## INPUT ROWS
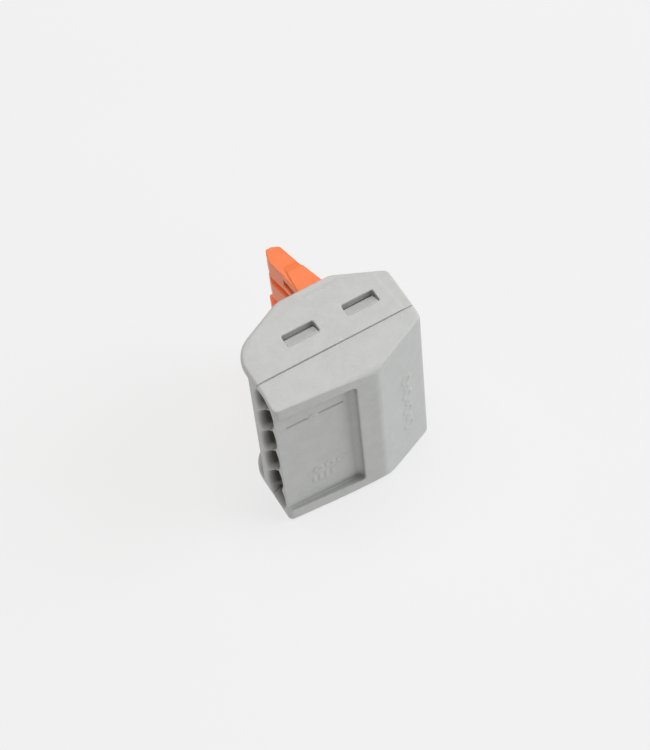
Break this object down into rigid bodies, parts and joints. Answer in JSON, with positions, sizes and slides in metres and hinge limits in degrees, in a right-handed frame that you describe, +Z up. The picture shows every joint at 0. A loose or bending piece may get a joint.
* * *
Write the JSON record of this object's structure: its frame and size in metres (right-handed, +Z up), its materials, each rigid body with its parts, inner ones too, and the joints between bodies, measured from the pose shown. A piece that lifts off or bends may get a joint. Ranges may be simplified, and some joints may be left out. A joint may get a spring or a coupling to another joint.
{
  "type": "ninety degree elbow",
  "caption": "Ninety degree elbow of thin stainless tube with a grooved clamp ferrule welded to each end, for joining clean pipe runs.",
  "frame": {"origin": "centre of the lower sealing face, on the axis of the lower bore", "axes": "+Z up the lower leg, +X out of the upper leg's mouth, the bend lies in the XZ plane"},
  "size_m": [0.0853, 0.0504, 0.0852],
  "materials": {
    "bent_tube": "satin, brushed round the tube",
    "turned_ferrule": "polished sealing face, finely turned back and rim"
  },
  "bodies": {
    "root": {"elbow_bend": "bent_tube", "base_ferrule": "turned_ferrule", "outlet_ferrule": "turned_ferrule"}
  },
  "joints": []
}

## WHAT THE EXERCISE ASKS
Find all lines with "handed" in them and copy each one.

## REPLY TO THE EXERCISE
Break this object down into rigid bodies, parts and joints. Answer in JSON, with positions, sizes and slides in metres and hinge limits in degrees, in a right-handed frame that you describe, +Z up. The picture shows every joint at 0. A loose or bending piece may get a joint.
Write the JSON record of this object's structure: its frame and size in metres (right-handed, +Z up), its materials, each rigid body with its parts, inner ones too, and the joints between bodies, measured from the pose shown. A piece that lifts off or bends may get a joint. Ranges may be simplified, and some joints may be left out. A joint may get a spring or a coupling to another joint.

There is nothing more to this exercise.